El imperialismo estadounidense ha aprendido que, antes de emprender una acción militar en cualquier parte del mundo, debe preparar psicológicamente a la opinión pública.
Para ello, construye un discurso justificativo a través de su dominio en los medios de comunicación globales. Así lo hizo en Medio Oriente y en América Latina durante el siglo XX: instaló narrativas que demonizaban a quienes se oponían a sus designios, logrando que sus intervenciones fueran percibidas como una necesidad.
Sabemos que cuando el poder estadounidense busca incursionar en un territorio, el objetivo de fondo es el control político y la apropiación de recursos naturales.
Hoy, ese mismo guion se repite en nuestra región. Se ha creado una narrativa para criminalizar al presidente venezolano, Nicolás Maduro. Ciertamente, no tenemos por qué coincidir con la política interna de Venezuela; sin embargo, es un principio irrenunciable que sólo su pueblo tiene el derecho soberano a decidir el destino político que más le convenga.
El presidente estadounidense proclama su compromiso en la lucha contra el narcotráfico, prometiendo hacer “lo necesario” para eliminarlo. En la misma línea, y sin presentar pruebas más allá de su dicho, acusa al mandatario venezolano de liderar un cartel de drogas. Sobre este pretexto, ha desplegado fuerzas armadas en el Caribe con el declarado objetivo de presionar, forzar una renuncia y hasta lograr la captura de Maduro.

América Latina tiene memoria. Sabemos que cuando el poder norteamericano busca incursionar en un territorio, el objetivo de fondo es el control político y la apropiación de recursos naturales. Venezuela se ha erigido en un símbolo de resistencia ante este intervencionismo, y ha pagado un precio heroico y cruel: sanciones económicas que castigan directamente el nivel de vida de su población.
Como colmo del despojo, el gobierno estadounidense ha autorizado la venta ilegal de Citgo, un activo estratégico venezolano en su territorio, privando al pueblo de una riqueza considerable.
Estados Unidos intenta revivir la Doctrina Monroe, donde sólo el Norte decide el destino del continente. Bajo esta lógica, hemos visto cómo ataca embarcaciones en el Caribe —acusándolas de transportar droga sin presentar pruebas—, con un saldo de al menos 87 personas asesinadas.
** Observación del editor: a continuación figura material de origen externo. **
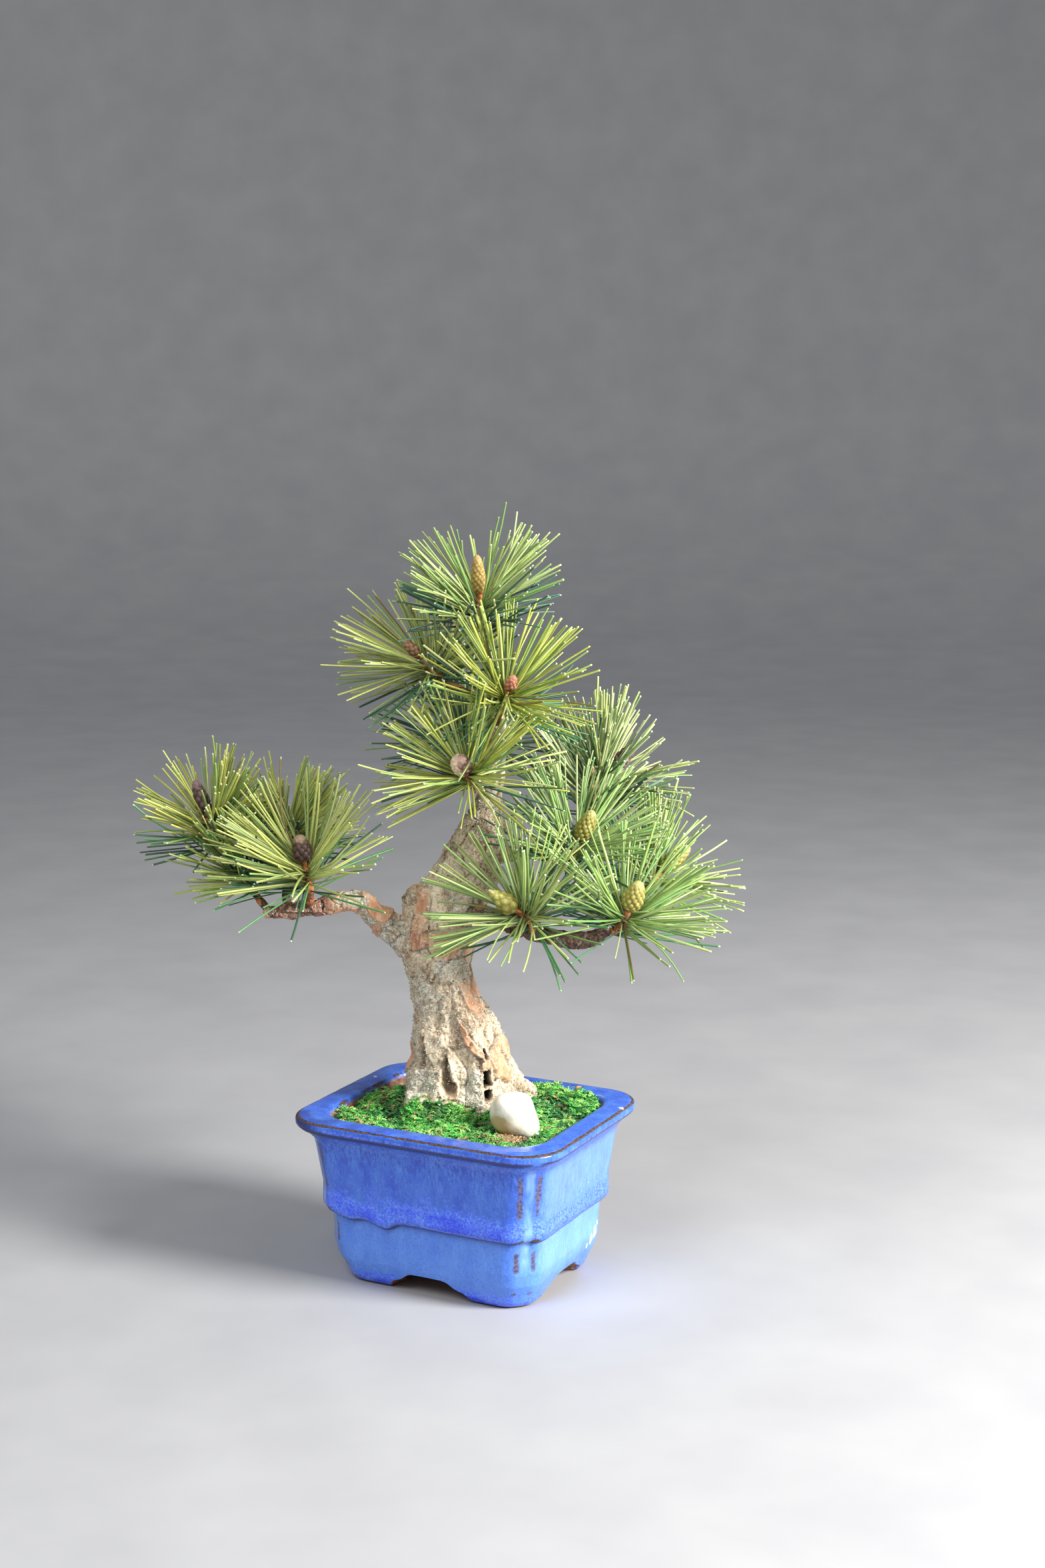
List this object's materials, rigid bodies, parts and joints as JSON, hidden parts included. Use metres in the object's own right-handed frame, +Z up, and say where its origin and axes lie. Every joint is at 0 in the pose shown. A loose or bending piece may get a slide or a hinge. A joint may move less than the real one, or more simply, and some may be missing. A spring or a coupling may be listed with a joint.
{
  "type": "potted bonsai tree",
  "caption": "Small pine bonsai: a flared woody trunk, drooping branches and tufts of long needles with buds, standing in moss in a blue glazed rectangular footed pot.",
  "frame": {"origin": "middle of the whole object's footprint, on the surface that the pot's feet stand on", "axes": "+Z up; +X along the pot's long side; the tree's best side faces between +X and -Y, 27 degrees from -Y"},
  "size_m": [0.2676, 0.1992, 0.3344],
  "materials": {
    "glaze": "glossy mottled cobalt-blue glaze, brown where it breaks over the edges",
    "soil": "loose crumbly matt soil",
    "moss": "curly matt moss",
    "stone": "smooth water-worn stone",
    "pebble": "matt pebble",
    "bark": "rough flaking bark with orange inner plates and pale fibres",
    "bark_dark": "rough dark bark",
    "needles": "satin green needles with pale tips",
    "bud_green": "waxy scaled bud",
    "bud_brown": "dry scaled bud"
  },
  "bodies": {
    "root": {"pot": "glaze", "soil": "soil", "moss": "moss", "white_stone": "stone", "tan_pebble": "pebble", "trunk": "bark", "branch_left": "bark", "branch_right": "bark_dark", "branch_back": "bark", "twig_apex": "bark_dark", "twig_upper_left": "bark_dark", "twig_upper_front": "bark_dark", "twig_middle_front": "bark_dark", "twig_middle_back": "bark_dark", "twig_right_back": "bark_dark", "twig_right_outer": "bark_dark", "twig_right_middle": "bark_dark", "twig_right_far": "bark_dark", "twig_right_front": "bark_dark", "twig_centre_front": "bark_dark", "twig_left_front": "bark_dark", "twig_left_outer": "bark_dark", "twig_left_back": "bark_dark", "bud_apex": "bud_green", "bud_upper_left": "bud_brown", "bud_upper_front": "bud_brown", "bud_middle_front": "bud_brown", "bud_right_back": "bud_brown", "bud_right_outer": "bud_brown", "bud_right_middle": "bud_green", "bud_right_far": "bud_green", "bud_right_front": "bud_green", "bud_centre_front": "bud_green", "bud_left_front": "bud_brown", "bud_left_outer": "bud_brown", "needles_apex": "needles", "needles_upper_left": "needles", "needles_upper_front": "needles", "needles_middle_front": "needles", "needles_middle_back": "needles", "needles_right_back": "needles", "needles_right_outer": "needles", "needles_right_middle": "needles", "needles_right_far": "needles", "needles_right_front": "needles", "needles_centre_front": "needles", "needles_left_front": "needles", "needles_left_outer": "needles", "needles_left_back": "needles"}
  },
  "joints": []
}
Todo este operativo, por supuesto, es amplificado y justificado por los grandes medios de comunicación, que difunden las noticias que convienen al poder.

Un documento reciente, la “Estrategia Nacional de Seguridad” de Estados Unidos, lo deja claro: se busca retomar el control de los recursos naturales, ejercer un dominio político sobre la región y bloquear la cooperación económica de otras potencias, principalmente China.
Para los mexicanos, que conocemos en carne propia lo que significa el despojo de un territorio, es vital entender que las amenazas a Venezuela son sólo un capítulo más del plan de dominio imperial.
No se trata de combatir las drogas ni de defender la democracia —siendo Estados Unidos el mayor consumidor mundial de narcóticos, la solución debería comenzar en su casa—. Se trata de negocio y poder. Sólo un pueblo soberano puede construir una verdadera democracia. No con intervenciones extranjeras, sino decidiendo, en plena libertad, lo que quiere ser.